> _Data lines_
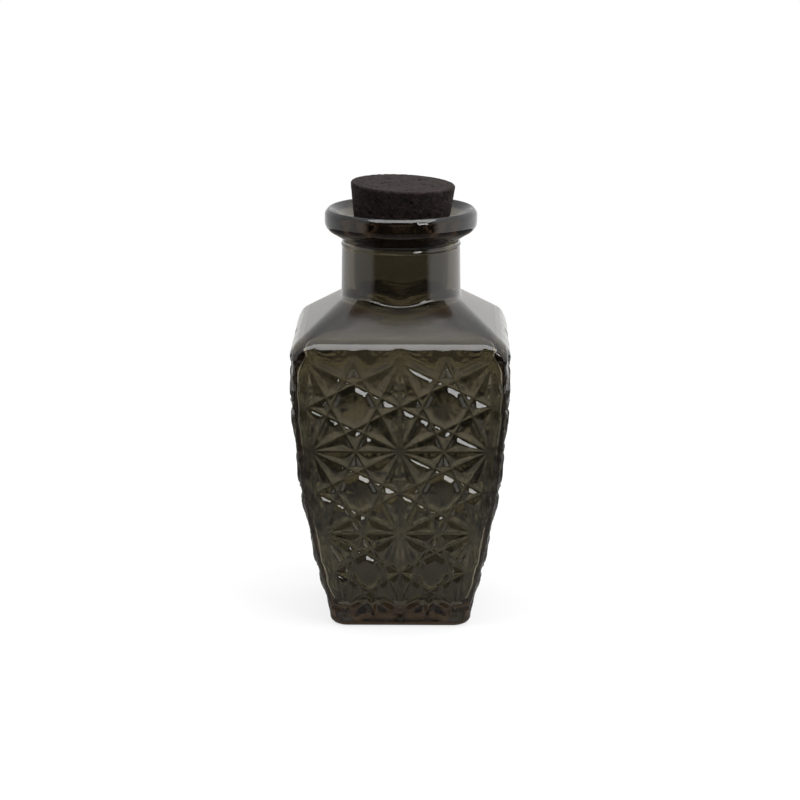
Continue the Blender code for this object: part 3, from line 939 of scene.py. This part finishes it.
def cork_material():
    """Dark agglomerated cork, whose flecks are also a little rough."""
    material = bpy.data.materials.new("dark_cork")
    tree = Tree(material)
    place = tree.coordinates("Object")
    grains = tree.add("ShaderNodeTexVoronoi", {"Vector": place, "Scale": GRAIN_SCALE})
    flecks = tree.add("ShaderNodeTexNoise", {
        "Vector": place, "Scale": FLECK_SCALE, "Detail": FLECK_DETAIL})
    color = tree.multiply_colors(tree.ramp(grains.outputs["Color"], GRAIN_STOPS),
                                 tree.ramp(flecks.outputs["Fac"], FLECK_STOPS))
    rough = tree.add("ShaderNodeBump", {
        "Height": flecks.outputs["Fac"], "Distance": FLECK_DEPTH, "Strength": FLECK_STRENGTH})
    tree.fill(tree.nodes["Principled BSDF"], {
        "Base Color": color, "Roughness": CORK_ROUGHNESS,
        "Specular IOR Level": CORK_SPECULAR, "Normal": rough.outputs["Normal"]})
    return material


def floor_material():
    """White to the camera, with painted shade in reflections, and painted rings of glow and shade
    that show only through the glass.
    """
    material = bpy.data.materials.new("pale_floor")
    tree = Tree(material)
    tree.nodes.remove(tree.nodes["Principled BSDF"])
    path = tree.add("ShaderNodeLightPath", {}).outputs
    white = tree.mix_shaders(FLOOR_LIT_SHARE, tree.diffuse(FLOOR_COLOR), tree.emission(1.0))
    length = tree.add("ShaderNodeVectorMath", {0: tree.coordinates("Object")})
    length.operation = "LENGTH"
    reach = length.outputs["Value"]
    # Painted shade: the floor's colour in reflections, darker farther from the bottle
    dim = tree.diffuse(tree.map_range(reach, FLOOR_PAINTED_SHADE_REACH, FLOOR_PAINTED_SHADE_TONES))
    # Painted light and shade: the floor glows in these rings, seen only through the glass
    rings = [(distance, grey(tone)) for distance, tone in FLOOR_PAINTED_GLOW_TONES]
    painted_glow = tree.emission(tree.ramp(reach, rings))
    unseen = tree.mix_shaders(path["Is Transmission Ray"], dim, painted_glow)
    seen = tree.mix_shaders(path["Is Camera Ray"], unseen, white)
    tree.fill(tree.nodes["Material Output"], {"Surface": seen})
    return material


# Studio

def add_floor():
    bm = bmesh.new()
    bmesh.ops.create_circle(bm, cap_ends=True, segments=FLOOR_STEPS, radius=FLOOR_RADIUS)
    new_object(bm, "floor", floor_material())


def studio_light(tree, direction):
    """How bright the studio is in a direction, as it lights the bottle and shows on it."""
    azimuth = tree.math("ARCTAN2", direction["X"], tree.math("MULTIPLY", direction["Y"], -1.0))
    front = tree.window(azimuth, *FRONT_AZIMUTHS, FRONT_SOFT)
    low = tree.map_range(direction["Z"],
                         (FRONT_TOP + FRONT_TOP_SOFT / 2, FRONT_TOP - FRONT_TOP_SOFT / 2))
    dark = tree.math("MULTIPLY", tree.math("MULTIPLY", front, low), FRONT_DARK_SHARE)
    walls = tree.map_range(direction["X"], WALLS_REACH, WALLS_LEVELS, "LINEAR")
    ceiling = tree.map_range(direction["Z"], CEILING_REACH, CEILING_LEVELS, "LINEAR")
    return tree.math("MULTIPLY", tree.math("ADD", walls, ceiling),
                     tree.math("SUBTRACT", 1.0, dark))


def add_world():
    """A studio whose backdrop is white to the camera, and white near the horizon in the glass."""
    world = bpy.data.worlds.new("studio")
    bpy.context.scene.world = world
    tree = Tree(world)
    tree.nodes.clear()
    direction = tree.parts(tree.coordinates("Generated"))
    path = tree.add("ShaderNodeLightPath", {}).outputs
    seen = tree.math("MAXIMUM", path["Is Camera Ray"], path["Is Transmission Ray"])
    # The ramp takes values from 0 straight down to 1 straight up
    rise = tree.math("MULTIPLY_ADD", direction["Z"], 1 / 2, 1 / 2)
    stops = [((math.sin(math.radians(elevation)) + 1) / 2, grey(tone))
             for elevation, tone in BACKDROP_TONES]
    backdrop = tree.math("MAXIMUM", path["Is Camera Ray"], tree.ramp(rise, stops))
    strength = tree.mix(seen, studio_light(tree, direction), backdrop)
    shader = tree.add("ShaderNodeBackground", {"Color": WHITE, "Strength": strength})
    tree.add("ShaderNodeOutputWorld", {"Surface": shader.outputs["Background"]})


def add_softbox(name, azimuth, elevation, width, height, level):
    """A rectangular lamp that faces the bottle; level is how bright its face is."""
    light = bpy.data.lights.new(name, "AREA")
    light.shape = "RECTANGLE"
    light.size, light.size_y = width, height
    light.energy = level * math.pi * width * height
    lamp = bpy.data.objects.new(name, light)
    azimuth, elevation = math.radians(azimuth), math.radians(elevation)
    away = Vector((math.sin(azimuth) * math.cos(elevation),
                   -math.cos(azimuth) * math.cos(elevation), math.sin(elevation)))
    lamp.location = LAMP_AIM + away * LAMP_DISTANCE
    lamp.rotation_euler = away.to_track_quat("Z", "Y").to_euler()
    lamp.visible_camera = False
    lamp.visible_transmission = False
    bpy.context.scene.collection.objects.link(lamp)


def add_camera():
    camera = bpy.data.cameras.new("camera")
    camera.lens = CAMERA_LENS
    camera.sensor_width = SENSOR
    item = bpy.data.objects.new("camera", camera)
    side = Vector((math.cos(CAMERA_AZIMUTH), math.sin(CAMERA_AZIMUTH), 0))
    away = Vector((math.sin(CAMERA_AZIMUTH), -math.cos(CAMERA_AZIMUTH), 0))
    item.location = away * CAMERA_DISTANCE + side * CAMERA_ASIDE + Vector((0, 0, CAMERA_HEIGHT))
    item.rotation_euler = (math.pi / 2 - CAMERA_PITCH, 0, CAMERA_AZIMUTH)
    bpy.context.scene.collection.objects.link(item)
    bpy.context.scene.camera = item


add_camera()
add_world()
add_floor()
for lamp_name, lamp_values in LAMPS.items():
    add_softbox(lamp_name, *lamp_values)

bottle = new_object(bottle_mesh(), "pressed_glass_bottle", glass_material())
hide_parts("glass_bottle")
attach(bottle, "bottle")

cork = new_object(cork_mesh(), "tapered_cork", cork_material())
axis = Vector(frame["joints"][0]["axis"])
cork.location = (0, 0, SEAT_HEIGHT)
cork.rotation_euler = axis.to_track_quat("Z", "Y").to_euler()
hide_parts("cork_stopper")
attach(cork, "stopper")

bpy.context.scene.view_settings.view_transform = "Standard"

> _Problem_
Please reproduce each line exactly as written.

> _Complete response_
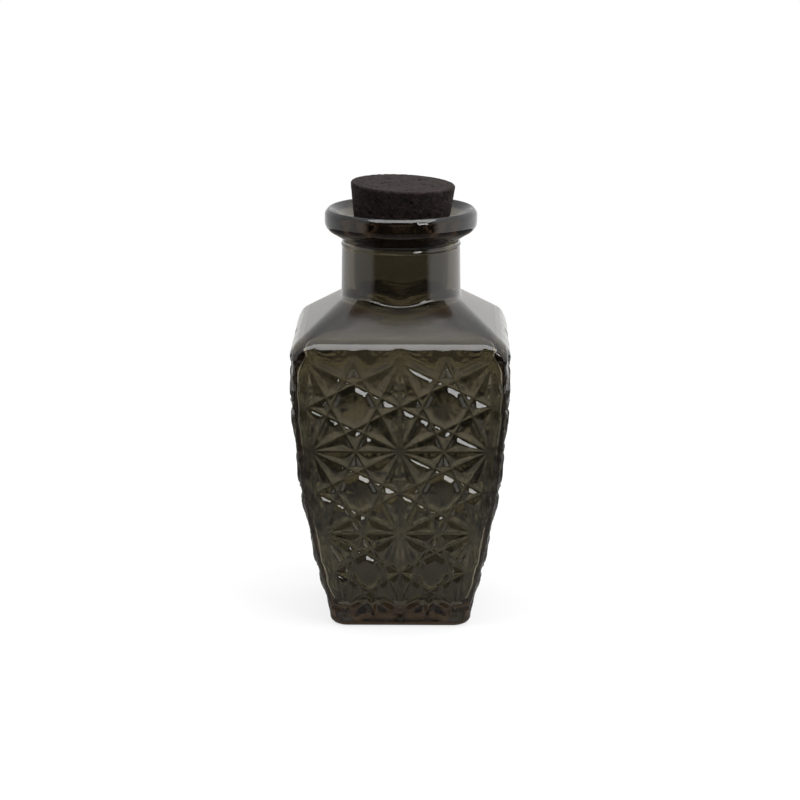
Continue the Blender code for this object: part 3, from line 939 of scene.py. This part finishes it.
def cork_material():
    """Dark agglomerated cork, whose flecks are also a little rough."""
    material = bpy.data.materials.new("dark_cork")
    tree = Tree(material)
    place = tree.coordinates("Object")
    grains = tree.add("ShaderNodeTexVoronoi", {"Vector": place, "Scale": GRAIN_SCALE})
    flecks = tree.add("ShaderNodeTexNoise", {
        "Vector": place, "Scale": FLECK_SCALE, "Detail": FLECK_DETAIL})
    color = tree.multiply_colors(tree.ramp(grains.outputs["Color"], GRAIN_STOPS),
                                 tree.ramp(flecks.outputs["Fac"], FLECK_STOPS))
    rough = tree.add("ShaderNodeBump", {
        "Height": flecks.outputs["Fac"], "Distance": FLECK_DEPTH, "Strength": FLECK_STRENGTH})
    tree.fill(tree.nodes["Principled BSDF"], {
        "Base Color": color, "Roughness": CORK_ROUGHNESS,
        "Specular IOR Level": CORK_SPECULAR, "Normal": rough.outputs["Normal"]})
    return material


def floor_material():
    """White to the camera, with painted shade in reflections, and painted rings of glow and shade
    that show only through the glass.
    """
    material = bpy.data.materials.new("pale_floor")
    tree = Tree(material)
    tree.nodes.remove(tree.nodes["Principled BSDF"])
    path = tree.add("ShaderNodeLightPath", {}).outputs
    white = tree.mix_shaders(FLOOR_LIT_SHARE, tree.diffuse(FLOOR_COLOR), tree.emission(1.0))
    length = tree.add("ShaderNodeVectorMath", {0: tree.coordinates("Object")})
    length.operation = "LENGTH"
    reach = length.outputs["Value"]
    # Painted shade: the floor's colour in reflections, darker farther from the bottle
    dim = tree.diffuse(tree.map_range(reach, FLOOR_PAINTED_SHADE_REACH, FLOOR_PAINTED_SHADE_TONES))
    # Painted light and shade: the floor glows in these rings, seen only through the glass
    rings = [(distance, grey(tone)) for distance, tone in FLOOR_PAINTED_GLOW_TONES]
    painted_glow = tree.emission(tree.ramp(reach, rings))
    unseen = tree.mix_shaders(path["Is Transmission Ray"], dim, painted_glow)
    seen = tree.mix_shaders(path["Is Camera Ray"], unseen, white)
    tree.fill(tree.nodes["Material Output"], {"Surface": seen})
    return material


# Studio

def add_floor():
    bm = bmesh.new()
    bmesh.ops.create_circle(bm, cap_ends=True, segments=FLOOR_STEPS, radius=FLOOR_RADIUS)
    new_object(bm, "floor", floor_material())


def studio_light(tree, direction):
    """How bright the studio is in a direction, as it lights the bottle and shows on it."""
    azimuth = tree.math("ARCTAN2", direction["X"], tree.math("MULTIPLY", direction["Y"], -1.0))
    front = tree.window(azimuth, *FRONT_AZIMUTHS, FRONT_SOFT)
    low = tree.map_range(direction["Z"],
                         (FRONT_TOP + FRONT_TOP_SOFT / 2, FRONT_TOP - FRONT_TOP_SOFT / 2))
    dark = tree.math("MULTIPLY", tree.math("MULTIPLY", front, low), FRONT_DARK_SHARE)
    walls = tree.map_range(direction["X"], WALLS_REACH, WALLS_LEVELS, "LINEAR")
    ceiling = tree.map_range(direction["Z"], CEILING_REACH, CEILING_LEVELS, "LINEAR")
    return tree.math("MULTIPLY", tree.math("ADD", walls, ceiling),
                     tree.math("SUBTRACT", 1.0, dark))


def add_world():
    """A studio whose backdrop is white to the camera, and white near the horizon in the glass."""
    world = bpy.data.worlds.new("studio")
    bpy.context.scene.world = world
    tree = Tree(world)
    tree.nodes.clear()
    direction = tree.parts(tree.coordinates("Generated"))
    path = tree.add("ShaderNodeLightPath", {}).outputs
    seen = tree.math("MAXIMUM", path["Is Camera Ray"], path["Is Transmission Ray"])
    # The ramp takes values from 0 straight down to 1 straight up
    rise = tree.math("MULTIPLY_ADD", direction["Z"], 1 / 2, 1 / 2)
    stops = [((math.sin(math.radians(elevation)) + 1) / 2, grey(tone))
             for elevation, tone in BACKDROP_TONES]
    backdrop = tree.math("MAXIMUM", path["Is Camera Ray"], tree.ramp(rise, stops))
    strength = tree.mix(seen, studio_light(tree, direction), backdrop)
    shader = tree.add("ShaderNodeBackground", {"Color": WHITE, "Strength": strength})
    tree.add("ShaderNodeOutputWorld", {"Surface": shader.outputs["Background"]})


def add_softbox(name, azimuth, elevation, width, height, level):
    """A rectangular lamp that faces the bottle; level is how bright its face is."""
    light = bpy.data.lights.new(name, "AREA")
    light.shape = "RECTANGLE"
    light.size, light.size_y = width, height
    light.energy = level * math.pi * width * height
    lamp = bpy.data.objects.new(name, light)
    azimuth, elevation = math.radians(azimuth), math.radians(elevation)
    away = Vector((math.sin(azimuth) * math.cos(elevation),
                   -math.cos(azimuth) * math.cos(elevation), math.sin(elevation)))
    lamp.location = LAMP_AIM + away * LAMP_DISTANCE
    lamp.rotation_euler = away.to_track_quat("Z", "Y").to_euler()
    lamp.visible_camera = False
    lamp.visible_transmission = False
    bpy.context.scene.collection.objects.link(lamp)


def add_camera():
    camera = bpy.data.cameras.new("camera")
    camera.lens = CAMERA_LENS
    camera.sensor_width = SENSOR
    item = bpy.data.objects.new("camera", camera)
    side = Vector((math.cos(CAMERA_AZIMUTH), math.sin(CAMERA_AZIMUTH), 0))
    away = Vector((math.sin(CAMERA_AZIMUTH), -math.cos(CAMERA_AZIMUTH), 0))
    item.location = away * CAMERA_DISTANCE + side * CAMERA_ASIDE + Vector((0, 0, CAMERA_HEIGHT))
    item.rotation_euler = (math.pi / 2 - CAMERA_PITCH, 0, CAMERA_AZIMUTH)
    bpy.context.scene.collection.objects.link(item)
    bpy.context.scene.camera = item


add_camera()
add_world()
add_floor()
for lamp_name, lamp_values in LAMPS.items():
    add_softbox(lamp_name, *lamp_values)

bottle = new_object(bottle_mesh(), "pressed_glass_bottle", glass_material())
hide_parts("glass_bottle")
attach(bottle, "bottle")

cork = new_object(cork_mesh(), "tapered_cork", cork_material())
axis = Vector(frame["joints"][0]["axis"])
cork.location = (0, 0, SEAT_HEIGHT)
cork.rotation_euler = axis.to_track_quat("Z", "Y").to_euler()
hide_parts("cork_stopper")
attach(cork, "stopper")

bpy.context.scene.view_settings.view_transform = "Standard"